So, how do do the accounting for bonds?

Well, first of all we need to issue bonds, and

we need to go through accounting at the time of issues.

As you might remember we are talking about par bonds.

Under par bonds what do we have?

We have a price of a bond, which is equal to face value.

And similarly we have a bond payable, which is equal to bond face value.

So, at the time of issuance what type of accounting we are going to do?

Obviously, the third borrows money.

There is a cash infusion, cash will go up.

At the same time, the borrower will create a bond payable.

And who's amount will be same as face value.

Let's see an example. Here we have a firm issuing a bond who's

face value is $5,000.

The coupon rate is 10%, but it is going to be paid semi-annually, so every 6 months.

Issue date of this bond is January 1, 2015.

And the life of this bond is five years so the maturity will be five years.

So what is the accounting at the time of issuance.

Obviously at the time of issuance, which is January 1, 2015,

the firm generates $15,000, therefore, cash increases by $15,000.

Similarly, there is a bond payable account created, it also $15,000.

Notice here that we are talking about par bonds, therefore,

we didn't calculate any present value.

All we are doing here is that bond payable amount is same as the face value.

Okay?

Now we did the accounting for issues.

So how do we do the accounting after this time,

because we know that we are dealing with a bond, which is has a life of five years.

Well, we know that bonds have two types of payments.

First there will be period coupon payments.

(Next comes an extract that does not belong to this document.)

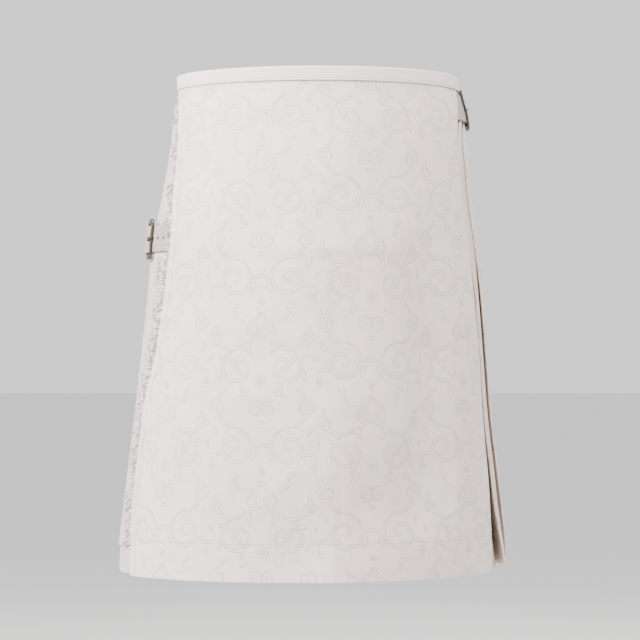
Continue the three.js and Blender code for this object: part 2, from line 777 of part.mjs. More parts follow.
// Materials
const CLOTH_FINISH = { color: 0xded9d4, roughness: 0.72, metalness: 0 };
const BAND_FINISH = { color: 0xd9d5d3, roughness: 0.75, metalness: 0 };
const FRINGE_FINISH = { color: 0xe4e1de, roughness: 0.8, metalness: 0 };
const STRAP_FINISH = { color: 0xd0cac4, roughness: 0.55, metalness: 0 };
const PEWTER_FINISH = { color: 0x54504c, roughness: 0.35, metalness: 0.9 };

const kilt = new THREE.Group();
kilt.name = 'kilt';

function addPiece(name, geometry, finish) {
  geometry.computeVertexNormals();
  const mesh = new THREE.Mesh(geometry, new THREE.MeshStandardMaterial(finish));
  mesh.name = name;
  kilt.add(mesh);
}

addPiece('waistband', waistband(), BAND_FINISH);
addPiece('over_apron', overApron(), CLOTH_FINISH);
addPiece('under_apron', underApron(), CLOTH_FINISH);
addPiece('pleats_right', pleats(0, 7), CLOTH_FINISH);
addPiece('pleats_back', pleats(8, 15), CLOTH_FINISH);
addPiece('pleats_left', pleats(16, PLEATS - 1), CLOTH_FINISH);
addPiece('fringe', fringe(), FRINGE_FINISH);

for (const fastening of FASTENINGS) {
  addPiece(`strap_${fastening.name}`, strap(fastening), STRAP_FINISH);
  addPiece(`buckle_${fastening.name}`, buckle(fastening), PEWTER_FINISH);
  addPiece(`prong_${fastening.name}`, prong(fastening), PEWTER_FINISH);
  addPiece(`tab_${fastening.name}`, tab(fastening), STRAP_FINISH);
}

export default kilt;
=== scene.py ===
"""A wrapped ivory kilt, filled out as it is worn, above a plain pale floor.

The body's ring is measured in millimetres here, and meshes are made in metres.
+Z is up, +X is the viewer's right, and the front faces -Y.
"""

import math

import bpy
import numpy as np
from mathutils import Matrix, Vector
from mathutils.geometry import delaunay_2d_cdt


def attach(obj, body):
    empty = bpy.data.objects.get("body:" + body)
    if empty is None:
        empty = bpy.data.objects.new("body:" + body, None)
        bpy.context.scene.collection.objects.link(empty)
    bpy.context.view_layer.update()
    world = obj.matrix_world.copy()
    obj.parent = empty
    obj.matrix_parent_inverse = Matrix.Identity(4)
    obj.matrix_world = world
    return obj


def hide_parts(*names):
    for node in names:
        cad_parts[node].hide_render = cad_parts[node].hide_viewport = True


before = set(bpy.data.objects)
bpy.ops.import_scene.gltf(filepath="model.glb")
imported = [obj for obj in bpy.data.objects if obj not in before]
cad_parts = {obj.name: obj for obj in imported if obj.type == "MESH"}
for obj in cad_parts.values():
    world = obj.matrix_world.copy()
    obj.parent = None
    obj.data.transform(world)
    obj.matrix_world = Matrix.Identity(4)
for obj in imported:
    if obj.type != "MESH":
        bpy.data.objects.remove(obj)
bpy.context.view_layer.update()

MM = 0.001
TURN = 2 * math.pi

# Camera
CAMERA_AT = (2.5, -2700, -323)
AIM_AT = (2.5, 0, -292)
LENS = 122.3
SENSOR = 36.0
FLOOR_Z = -1050

# Cloth and folds. The pleats are sewn shut above the fell and open below it.
SHELL = 0.9
LAYER_STEP = 1.6
CLOTH = 1.2
FELL = -207
CLOTH_TOP = 6.8
BAND_WALL = 1.2
BAND_CLEAR = 1.05
PLEATS = 24
BOX_PLEAT = 46
LAST_CREASE = 12
WIDER_AT_APRON = 0.55
OPENING_REACH = 380
FIRST_PLEATS_DEEPER = 0.7
DEEPEST_PLEAT = 1.5
DEEPER_PLEATS = 3
PRESSED_GAP = 0.1
UNPRESSED_FROM = FELL + 10
UNPRESSED_OVER = 50
PLEAT_SWELL = 1.92
SWELL_REACH = 250
APRON_HEM_LEFT = -599
APRON_HEM_RIGHT = -595
PLEAT_HEM_RIGHT = -592
PLEAT_HEM_LEFT = -570
UNDER_HEM = -568
UNDER_END = 44

# The aprons: how far out their edges lie, and where the over apron's soft folds begin and end
OVER_EDGE_OUT = 3.4
UNDER_EDGE_IN = -2.7
UNDER_IN = -13
EDGE_SETTLES = 120
UNDER_SETTLES = 150
FOLDS_BEGIN = 60
FOLDS_TOP = -40
FOLDS_END = 0.86
FOLDS_FADE = 0.1
APRON_FACE_END = 0.998

# Rows of points from hem to top, and columns in each stretch of cloth
CLOTH_ROWS = 96
APRON_COLUMNS = 170
APRON_TURN_COLUMNS = 12
BOX_COLUMNS = 6
BOX_END_COLUMNS = 4
FACE_COLUMNS = 8
INNER_COLUMNS = 3
UNDER_COLUMNS = 120
BAND_COLUMNS = 121

# The ring at each height: half sizes, main lines in degrees in front of the side, pleat depth
SECTION_NAMES = ("z", "left", "right", "front", "back", "edge_left", "edge_right", "first_crease", "depth")
SECTIONS = np.array(
    [
        (-600, 251, 236, 195, 206, 28, 27, 12.5, 16),
        (-500, 239, 226, 188.5, 199.5, 23.5, 24, 20, 14.5),
        (-410, 228, 215.5, 181, 193, 23.5, 22, 20, 13),
        (-330, 219, 210, 172, 186, 29, 21.5, 20, 11),
        (-260, 211.5, 204.5, 165, 179, 31, 22.5, 20.5, 8.5),
        (-207, 207, 199, 160, 172, 32, 23, 22.3, 6.4),
        (-145, 195, 190.5, 149, 155, 28, 23, 22.3, 6.4),
        (-85, 184.5, 185, 139, 138, 24.5, 23, 22.3, 6.4),
        (-42, 178.5, 180.5, 131, 128, 20.5, 18.5, 14.5, 6.4),
        (-9, 171, 172.5, 125, 120, 10.5, 9, 5.5, 6.4),
        (8.5, 170.5, 171, 124, 118, 8, 7, 3.5, 6.4),
    ]
)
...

Under period of coupon payments there will be a reduction from the cash,

because you are paying some interest.

And then you need to record some interest expense on the income statement.

So how do we do this?

We issued this bond January 1, 2015, and

we know that this bond has a coupon rate of 10%, which is paid semi-annually.

Therefore, at the end of the first 6 months, which is June 30,

2015, we need to pay some coupons.

What is the size of this coupon payment?

But we know that face value of this bond is $5,000.

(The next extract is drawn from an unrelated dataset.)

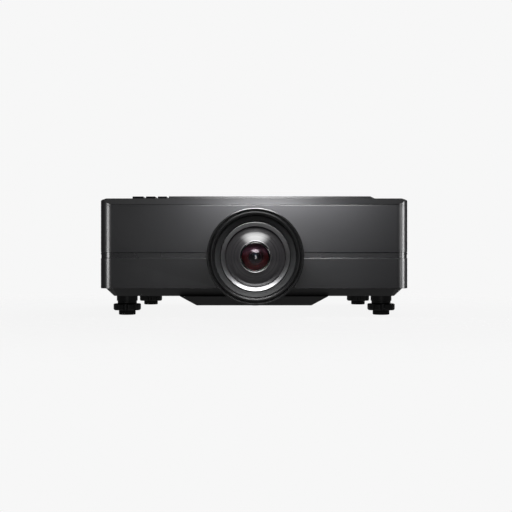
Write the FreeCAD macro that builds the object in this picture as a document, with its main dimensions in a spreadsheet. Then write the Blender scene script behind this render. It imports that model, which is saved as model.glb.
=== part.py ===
import FreeCAD, Part
import os
import re
import Sketcher
from FreeCAD import Vector

# Installation projector with a large shifting lens, four screw feet and a 3 by 3 keypad.
# Row frame in millimetres: +X right, +Y to the rear, +Z up; the origin is on the floor
# below the middle of the machine. Every size below is a cell of the sheet "Sizes".

SIZES = {
    # Casing: outer faces, and the heights where its shells meet.
    "half_width": 241.2,
    "front_face": -209.5,
    "rear_face": 254.5,
    "tray_bottom": 31.5,
    "wall_bottom": 43.9,
    "wall_top": 173.8,
    "cover_top": 184.7,
    "wall": 3,
    "front_corner": 20,
    "rear_corner": 12,
    "panel_depth": 22.5,
    "front_bevel": 9.5,
    "edge_bevel": 10,
    "edge_drop": 3.5,
    "fit_gap": 0.3,
    # Accent strip let into the front panel.
    "strip_bottom": 91.3,
    "strip_top": 100.2,
    "strip_depth": 1.2,
    "strip_sunk": 0.5,
    # Side louvres.
    "louvre_count": 15,
    "louvre_pitch": 8.55,
    "louvre_first": 45.6,
    "louvre_thick": 2.2,
    "louvre_rise": 3.2,
    "louvre_proud": 0.8,
    "vent_border": 9,
    "rib_spacing": 82,
    "rib_width": 2,
    # Base tray and the pan below the lens.
    "tray_inset": 8.5,
    "tray_wall": 2.5,
    "tray_slope": 11.4,
    "tray_corner": 12,
    "pan_bottom": 17,
    "pan_half_bottom": 90,
    "pan_half_top": 117,
    "pan_front": -197,
    "pan_rear": 60,
    "pan_wall": 2.5,
    "bolt_x": 160,
    "bolt_front": -110,
    "bolt_rear": 140,
    "bolt_hole": 2.5,
    "bolt_boss": 7,
    "bolt_depth": 14,
    # Feet.
    "foot_x": 205.3,
    "foot_front": -149.5,
    "foot_rear": 198.5,
    "neck_top_radius": 16.75,
    "neck_low_radius": 15.4,
    "neck_low": 18.5,
    "stud_radius": 5,
    "stud_bore": 5.08,
    "stud_top": 50,
    "wheel_radius": 22,
    "wheel_low_radius": 20.6,
    "wheel_low": 7.4,
    "wheel_top": 17.9,
    "wheel_notch": 4,
    "wheel_lobes": 8,
    "pad_radius": 13.5,
    "pad_top": 7.1,
    "pad_flat": 4,
    "pivot_radius": 4,
    "pivot_bore": 4.08,
    "pivot_low": 3.3,
    "socket_low": 3,
    # Keypad: three columns of unequal width, three rows.
    "key_front": -169.5,
    "key_depth": 13.5,
    "key_row_pitch": 17.4,
    "key_top": 189.9,
    "key_flange": 1.2,
    "key_flange_top": 181.2,
    "key_flange_low": 179.4,
    "key_low": 177,
    "stem_half": 2,
    "board_left": -202,
    "board_right": -132,
    "board_front": -176,
    "board_rear": -110,
    "board_low": 173,
    "board_thick": 1.6,
    "dome_radius": 2.5,
    "dome_top": 176,
    "post_radius": 2.2,
    "post_y": -114,
    "light_x": -205,
    "light_radius": 1.5,
    "light_top": 184.8,
    # Raised hatch on the cover.
    "hatch_left": -136.5,
    "hatch_right": 194.5,
    "hatch_front": -169.5,
    "hatch_rear": 60,
    "hatch_top": 190,
    "hatch_slope": 9,
    "hatch_lip": 1,
    # Lens axis and the turned lens pieces.
    "lens_x": 2,
    "lens_z": 93.4,
    "aperture": 69.7,
    "surround": 75.5,
    "surround_proud": 3,
    "hood_radius": 74,
    "hood_front": -254.5,
    "hood_back": -216,
    "barrel_radius": 62,
    "barrel_front": -233,
    "barrel_back": -120,
    "cell_bore": 53.5,
    "cell_radius": 53.2,
    "cell_front": -240,
    "cell_back": -212,
    "zoom_bore": 50,
    "glass_radius": 46.6,
    "glass_seat": 46.9,
    "glass_lip": 46,
    "glass_shelf": 44,
    "glass_back": -224,
    "glass_apex": -248.3,
    "glass_curve": 66,
    "hollow_curve": 28,
    "hollow_apex": -240.3,
    "inner_radius": 49.7,
    "inner_front": -202,
    "inner_back": -190,
    "inner_curve": 120,
    # Drive rings, pinions and motors.
    "ring_room": 73.5,
    "ring_room_front": -193,
    "ring_room_back": -40,
    "ring_bore": 62.3,
    "ring_root": 64.8,
    "ring_tip": 66.7,
    "ring_teeth": 60,
    "ring_width": 14,
    "focus_ring_front": -190,
    "zoom_ring_front": -166,
    "pinion_tip": 11.7,
    "pinion_root": 9.2,
    "pinion_teeth": 10,
    "pinion_distance": 77,
    "pinion_angle": 42,
    "shaft_radius": 2,
    "shaft_bore": 2.08,
    "shaft_back": -130,
    "motor_radius": 9,
    "motor_front": -144,
    # Shift frames and the fixed lens plate.
    "frame_thick": 8,
    "frame_gap": 0.5,
    "frame_half": 72,
    "frame_low": 40,
    "frame_high": 160,
    "rail_width": 8,
    "rail_height": 3,
    "rail_inset": 12,
    "port_x": 40,
    "port_z": 44,
    "port_plate": 48,
    "plate_half": 95,
    "plate_high": 166,
    # Rear connection plate and its sockets.
    "io_left": -190,
    "io_right": 100,
    "io_low": 60,
    "io_high": 112,
    "io_overlap": 5,
    "io_thick": 2,
    "socket_back": 228,
    "hdmi_width": 15.2,
    "hdmi_height": 6.4,
    "lan_width": 16,
    "lan_height": 14,
    "usb_width": 14.6,
    "usb_height": 7.4,
    "dsub_width": 30.8,
    "dsub_height": 12.5,
    "jack_radius": 4,
    "jack_bore": 1.8,
    "inlet_x": 165,
    "inlet_z": 86,
    "inlet_half_width": 33,
    "inlet_half_height": 14,
    "inlet_cavity_depth": 16,
    "rocker_half_width": 6,
    "rocker_half_height": 9.7,
    "rocker_y": 247.5,
    "rocker_pin": 1.5,
    "rocker_tilt": 7,
    "screw_head": 3.2,
    "screw_shank": 1.5,
    "screw_sunk": 1.6,
    # Rear details: air slots, the receiver's window, and play around screws and plugs.
    "slot_half": 190,
    "slot_low": 128,
    "slot_high": 130.5,
    "slot_count": 7,
    "slot_pitch": 5,
    "window_left": -221,
    "window_right": -207,
    "window_low": 148,
    "window_high": 158,
    "window_play": 0.3,
    "window_depth": 3,
    "shell_play": 0.2,
    "head_play": 0.15,
    "shank_play": 0.1,
    "head_depth": 0.1,
    "screw_reach": 8,
    "dsub_face": 0.6,
    "dsub_nose": 2.8,
    "dsub_nose_wide": 8.2,
    "dsub_nose_narrow": 6.9,
    "dsub_nose_half": 3.9,
    "jack_face": 1.2,
    "jack_start": 8,
    "jack_floor": 10,
    "inlet_shift": 14,
    "cavity_half": 13.3,
    "cavity_narrow": 8.6,
    "cavity_high": 9.3,
    "cavity_slant": 4.6,
    "pin_half_thick": 1,
    "pin_half_high": 2,
    "pin_length": 9,
    "pin_spread": 7,
    "pin_drop": 1,
    "pin_rise": 3,
    "rocker_shift": 20,
    "rocker_play": 0.6,
    "rocker_well": 12,
    "rocker_pin_play": 0.08,
    "rocker_pin_reach": 1.6,
    "rocker_bore_reach": 2,
    "rocker_ridge": 5.4,
    "rocker_waist": 3.6,
    "rocker_heel": 4,
    "rocker_tip": 0.3,
    "rocker_toe": 0.9,
    # Gear teeth: share of the pitch taken at the root and at the tip, on either side.
    "tooth_root": 0.46,
    "tooth_tip": 0.26,
    "ring_pitch": 66,
    "pinion_pitch": 11,
    "tooth_sunk": 0.6,
    # Inner units.
    "fan_size": 92,
    "fan_thick": 25,
    "fan_front": 60,
    "fan_low": 52,
    "fan_outer": 236,
    "fan_radius": 42,
    "fan_hub": 18,
    "fan_blades": 7,
    "wheel_disc": 34,
    "wheel_disc_z": 95,
    "wheel_disc_y": 26,
    "wheel_disc_thick": 2,
    "wheel_hub": 12,
    "wheel_hub_back": 4.5,
    "wheel_hub_front": 5,
    "wheel_motor": 11,
    "wheel_motor_start": 10,
    "fan_recess": 3,
    "blade_front": 2,
    "blade_root_low": 5,
    "blade_root_high": 2.5,
    "blade_tip_low": 9,
    "blade_tip_high": 6.5,
    "engine_left": -85,
    "engine_right": 75,
    "engine_rear": 10,
    "engine_low": 36,
    "engine_high": 142,
    "engine_port": 34,
    "engine_port_depth": 30,
    "engine_notch_right": -50,
    "engine_notch_front": -60,
    "engine_notch_low": 110,
    "laser_left": -205,
    "laser_right": -95,
    "laser_front": -55,
    "laser_rear": 45,
    "laser_low": 40,
    "laser_base_top": 58,
    "laser_fin_top": 150,
    "laser_fin": 1.6,
    "laser_fin_count": 22,
    "laser_fin_pitch": 5,
    "board_main_left": -185,
    "board_main_right": 100,
    "board_main_front": 80,
    "board_main_rear": 226,
    "board_main_low": 50,
    "board_main_top": 51.6,
    "chip_top": 56,
    "supply_left": 110,
    "supply_right": 200,
    "supply_front": -50,
    "supply_rear": 120,
    "supply_low": 48,
    "supply_top": 104,
    "supply_chamfer": 2,
}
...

We know that annual coupon rate is 10%, but we know that this

coupon are paid semi-annually, therefore I am dividing this by 2.

And if you do this calculations, you will find that the coupon payment for

every six months is $250.

It is paid to lenders.

And at the same time, we create an interest expense on the income statement,

and notice that it is also $250.

It is in parentheses, it is an expense.

So what happens next?

One more six months pass.

Now, we are at end of year 2015.

Therefore, we need to pay back one more coupon, and

the transaction will be similar.

Again, there is a cash reduction of $250,

and again there is an interest expense of $250.

And you are going to do this for the next five years.

Being though that the coupons are paid semi-annually,

it means that you need to pay ten coupons.